TASHKENT: Authorities in Uzbekistan said on Monday 18 people died in clashes in the autonomous Karakalpakstan region when mass protests erupted last week over planned constitutional changes affecting the territory’s status.

The unrest, pitting protesters against security forces, represented the most significant challenge yet to the rule of President Shavkat Mirziyoyev since he rose to power from the post of prime minister in 2016, when long-serving mentor Islam Karimov died.

The size of the protest on Friday was unprecedented for the Karakalpakstan region and possibly Uzbekistan.

The security crackdown that ensued has drawn parallels with protests in the eastern city of Andijan in 2005, where 170 people were killed according to an official toll considered conservative at the time.

Uzbek lawmaker Bobur Bekmurodov said that analogy was “unfair” in a tweet on Monday, praising Mirziyoyev’s willingness to engage in dialogue over the crisis.

In the aftermath of the violence, Mirziyoyev scrapped the constitutional amendments that would have removed the republic’s constitutional right to self-determination.

Eyewitnesses said a tense calm in the region, where a state of emergency is in effect. The diplomatic reaction to events in the remote region has been muted so far.

On Monday, the European Union called for an independent investigation into “the violent events in Karakalpakstan”.

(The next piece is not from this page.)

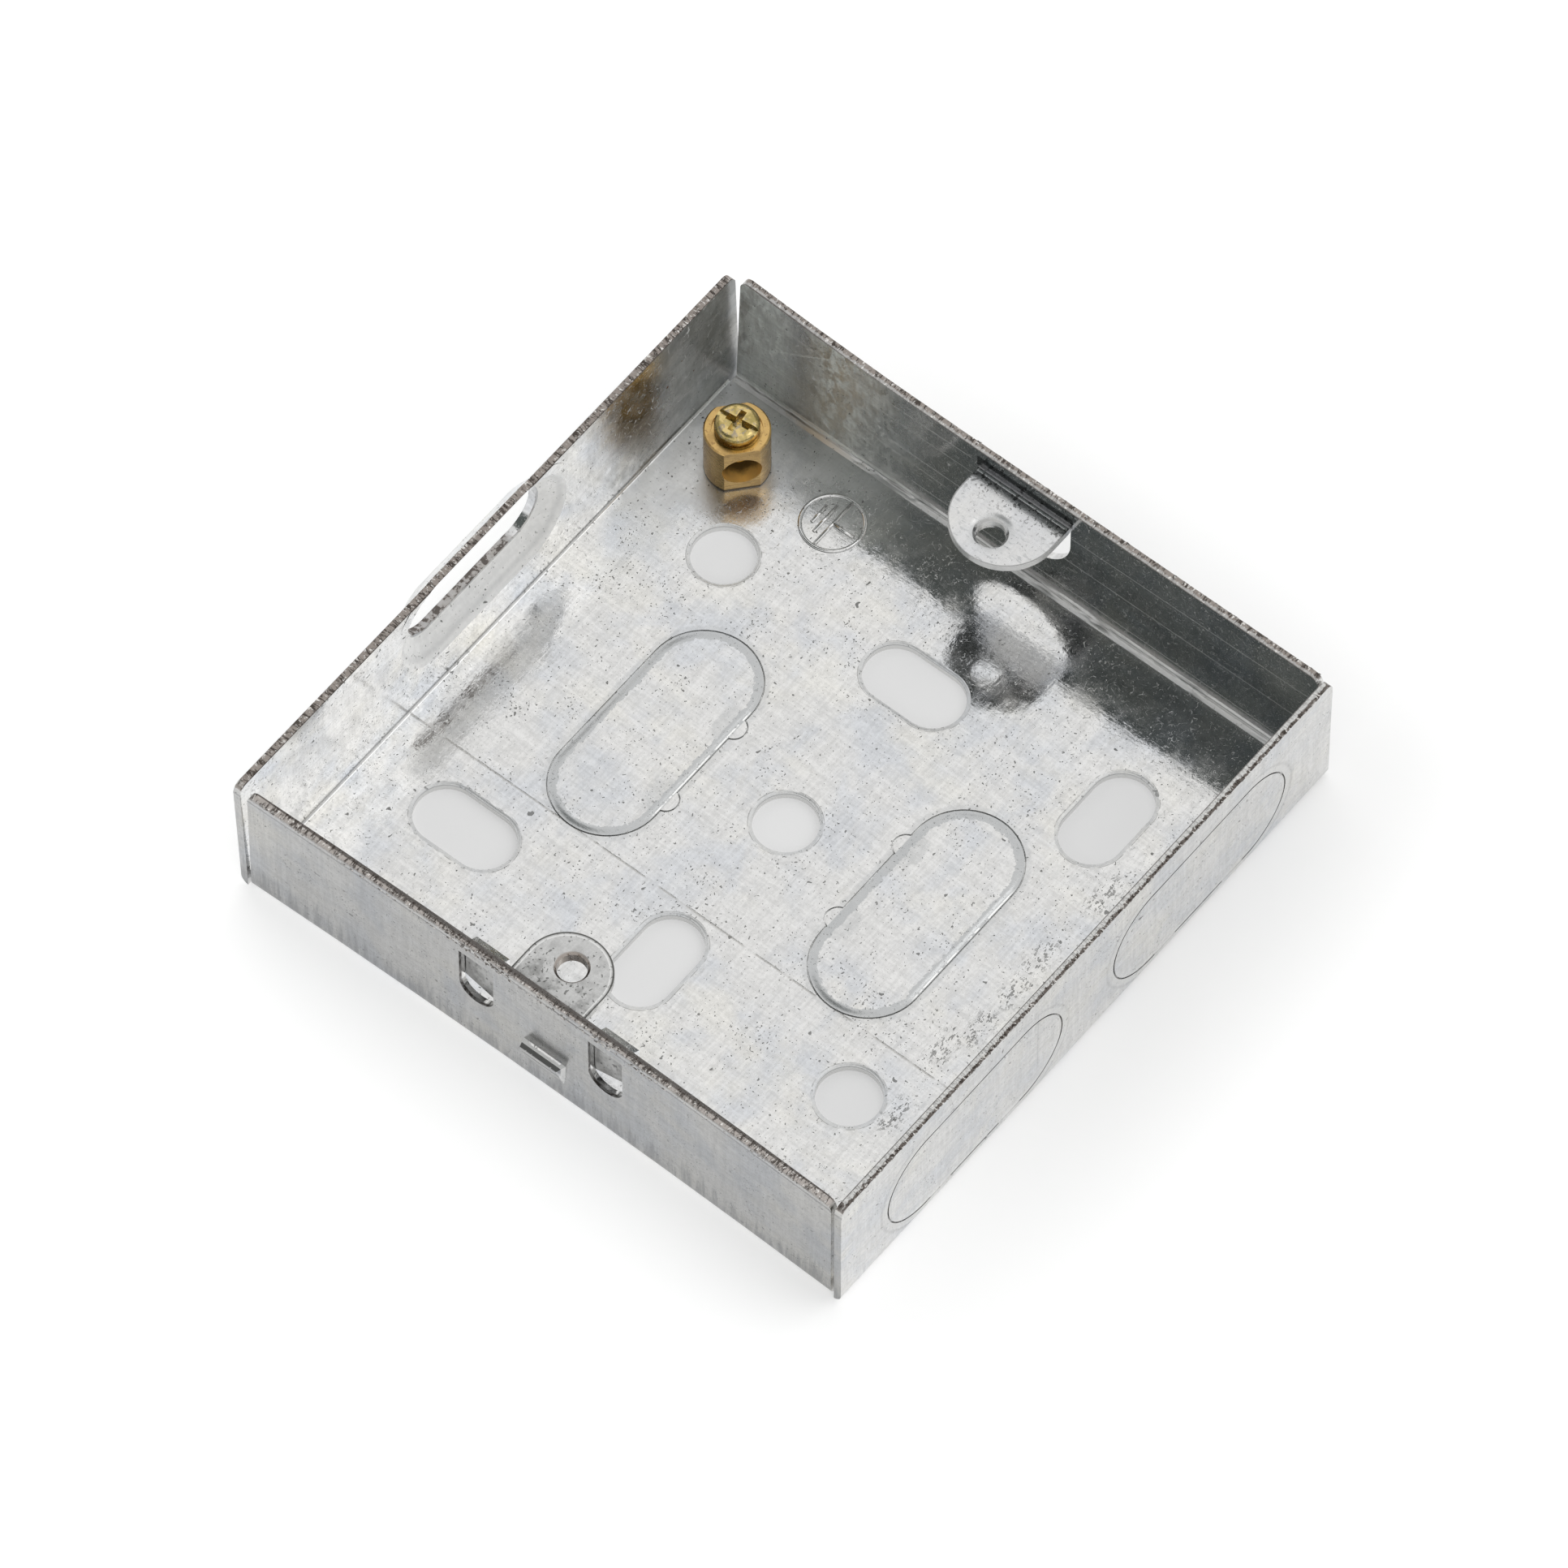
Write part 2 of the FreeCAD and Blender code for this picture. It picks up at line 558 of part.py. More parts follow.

“We deeply regret the casualties and loss of human life and continue to follow developments closely,” it said in a statement.

Russia, Uzbekistan’s traditional ally and top trade partner ahead of China as of last year, indicated it had no plans to intervene.

Moscow, which is pressing ahead with a military offensive in Ukraine, said the events in Uzbekistan were the country’s “internal affair”.

“We have no doubt that with the active work of the leadership of the republic, all existing problems will be resolved,” Kremlin spokesman Dmitry Peskov said on Monday.

Tensions in impoverished Karakalpakstan followed the publication of draft amendments to the constitution that removed the region’s right to secede via referendum — a legacy of a deal reached between Kara­kalpak authorities and the Uzbek government after the collapse of the Soviet Union.

Abror Mamatov, an official with the state prosecutor’s office, said during an online briefing on Monday that 18 people had died “as a result of serious injuries received during massive disorders” in Karakalpakstan’s administrative centre, Nukus.

A spokesman for the National Guard said 243 people were injured during the unrest, 94 of whom were hospitalised.

The spokesman, Davron Zhumanazarov, said 516 people were detained during the disorder. Some were given administrative punishments and released.

One amendment set to remain in the draft constitution will allow presidential candidates to run for seven-year terms, directly benefitting Mirziyoyev, who crushed token opponents to secure a second five-year term in October 2021.

Uzbekistan’s parliament voted on Monday to extend the period of public discussion on the constitutional reform for another 10 days — until July 15. A referendum is expected to take place in the coming months.

Karakalpakstan takes its name from the Turkic Karakalpak people — a sizable minority in the western region of two million people — and is closely associated with the drying of the Aral Sea, one of the world’s great man-made environmental catastrophes.

Once the world’s fourth-largest lake, the Aral shrank massively due to Soviet agricultural policies that saw rivers that fed into it diverted, largely to expand cotton production.

On Sunday, Mirziyoyev made his second visit to Karakalpakstan in two days and accused protest organisers of “hiding behind false slogans” and trying to “seize the buildings of local government bodies” in an address to local lawmakers. He has sought to build a “New Uzbekistan” during his reign, which has seen some of the repressive excesses of the Karimov era trimmed.

His reforms have included some freedoms for the independent press in the landlocked country of around 35 million people.

However, the crisis in Karakalpakstan, which has seen major internet disruptions over the last week, has highlighted the limitations of his drive to open up the tightly controlled country.